Although soil microbial biomass (MBC) comprises less than 5% of soil organic matter, it responds rapidly to changes in soil management practices and, therefore, is generally used as an early indicators of changes in soil carbon. The objective of this study was to evaluate the effects of tillage practices (conventional tillage and no-tillage) and fertilizer types (synthetic, organic, and no fertilizer) on soil MBC. The field experiment, located in Buea, was arranged in a split-plot design with three replications and had tillage systems as main plots and fertilizer types as sub-plots. Soil samples were collected at 0–15 cm depth at an interval of 4 (early season), 8 (mid-season) and 12 (late season) weeks during the 2020 and 2021 minor and major growing seasons respectively, for the determination of soil MBC by the chloroform fumigation and extraction method.

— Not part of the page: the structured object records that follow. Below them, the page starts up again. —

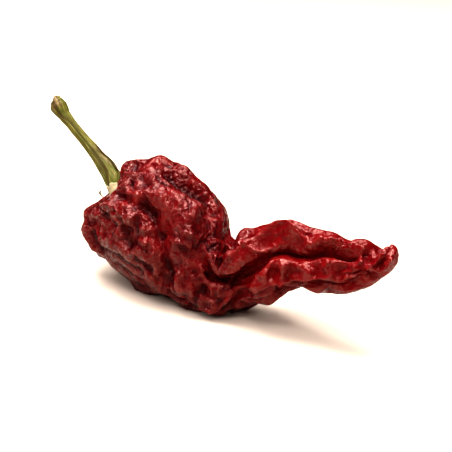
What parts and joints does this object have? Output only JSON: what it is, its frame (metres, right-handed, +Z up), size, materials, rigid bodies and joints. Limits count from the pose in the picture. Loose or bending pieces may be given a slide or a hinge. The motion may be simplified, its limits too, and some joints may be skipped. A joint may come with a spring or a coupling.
{
  "type": "dried pepper",
  "caption": "Dried choricero pepper lying on its side: deeply wrinkled dark red pod with curled tip, papery calyx and bent green-brown stem.",
  "frame": {"origin": "on the surface the pepper lies on, under the middle of the whole pepper", "axes": "+Z up from the surface; the pod lies slantwise: its tip points towards +X and about 40 degrees to the front (-Y), its stem the other way; +Y is the back, away from the side with the long groove"},
  "size_m": [0.1008, 0.086, 0.0545],
  "materials": {
    "dried_skin": "glossy, wrinkled dried fruit skin",
    "dried_calyx": "papery, dry",
    "stem_bark": "satin, lengthwise ribbed"
  },
  "bodies": {
    "root": {"pod": "dried_skin", "calyx": "dried_calyx", "stem": "stem_bark"}
  },
  "joints": []
}
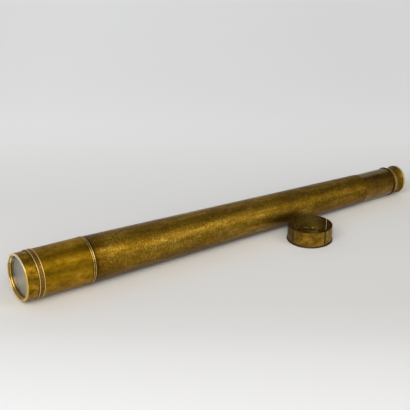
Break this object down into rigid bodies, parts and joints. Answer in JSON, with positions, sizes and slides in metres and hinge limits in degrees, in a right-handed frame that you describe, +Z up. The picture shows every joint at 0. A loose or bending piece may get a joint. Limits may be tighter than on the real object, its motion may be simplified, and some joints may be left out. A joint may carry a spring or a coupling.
{
  "type": "single-draw telescope",
  "caption": "Tapered brass hand telescope with one sliding draw, lying closed on a table, and its slotted brass lens cap standing open side up beside it.",
  "frame": {"origin": "on the table, under the middle of the box that holds the closed telescope and its cap", "axes": "+X along the telescope towards the eye end, level (the telescope's own axis dips 1.10 degrees below +X, because its thin end rests on the table), +Z up, +Y to the side away from the cap"},
  "size_m": [0.6166, 0.12, 0.0627],
  "materials": {
    "clean_brass": "satin, lightly tarnished",
    "aged_brass": "satin, mottled brown and olive patina",
    "dark_brass": "satin, dark brown patina",
    "polished_brass": "polished by handling",
    "blackened_brass": "matt black lacquer",
    "optical_glass": "polished"
  },
  "bodies": {
    "barrel": {"objective_cell": "clean_brass", "objective_ring": "blackened_brass", "crown_lens": "optical_glass", "flint_lens": "optical_glass", "mouth_band": "polished_brass", "front_sleeve": "clean_brass", "sleeve_end_ring": "polished_brass", "barrel": "aged_brass", "baffle_front": "blackened_brass", "baffle_middle": "blackened_brass", "baffle_rear": "blackened_brass", "barrel_end_ring": "dark_brass", "eye_end_collar": "dark_brass", "guide_bush": "dark_brass"},
    "draw": {"draw_tube": "clean_brass", "draw_stop_ring": "dark_brass", "erector_tube": "dark_brass", "erector_front_cell": "clean_brass", "erector_front_lens": "optical_glass", "erector_stop": "blackened_brass", "erector_rear_lens": "optical_glass", "erector_rear_cell": "clean_brass", "eyepiece_tube": "dark_brass", "field_lens": "optical_glass", "field_lens_ring": "clean_brass", "field_stop": "blackened_brass", "eye_lens": "optical_glass", "eye_lens_cell": "blackened_brass", "eyecup": "polished_brass", "shutter_pivot": "dark_brass"},
    "shutter": {"dust_shutter": "dark_brass"},
    "cap": {"cap_plate": "aged_brass", "cap_skirt": "aged_brass"}
  },
  "joints": [
    {"name": "draw_slide", "type": "slide", "parent": "barrel", "child": "draw", "axis": [0.9998, 0, -0.0185], "range_m": [0, 0.284]},
    {"name": "shutter_swing", "type": "hinge", "parent": "draw", "child": "shutter", "pos_m": [0.30701, 0.029, 0.02983], "axis": [0.9998, 0, -0.0185], "range_deg": [0, 70]},
    {"name": "cap_lift", "type": "slide", "parent": "barrel", "child": "cap", "axis": [0, 0, 1], "range_m": [0, 0.1]}
  ]
}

The findings of the study showed that the main effect of tillage practice and fertilizer types was nonsignificant (p>0.05) in the 2020 and 2021 study season throughout the sampling period. Plots under zero tillage with control experiments (No.Till:CON) recorded the highest soil MBC in the 2020 season (201 mg/kg) while in the 2021 season, plots under zero tillage with organic fertilization (No.Till:ORG) recorded the highest (400.4 mg/kg) soil MBC. Soil MBC was higher in the 2021 season than in the 2020 season. These findings suggest that the use of compost in combination with either conventional tillage or no-tillage in farms in the study area could potentially enhance soil MBC.

 

Key words: Tillage, fertilizer type, microbial biomass carbon, carbon sequestration.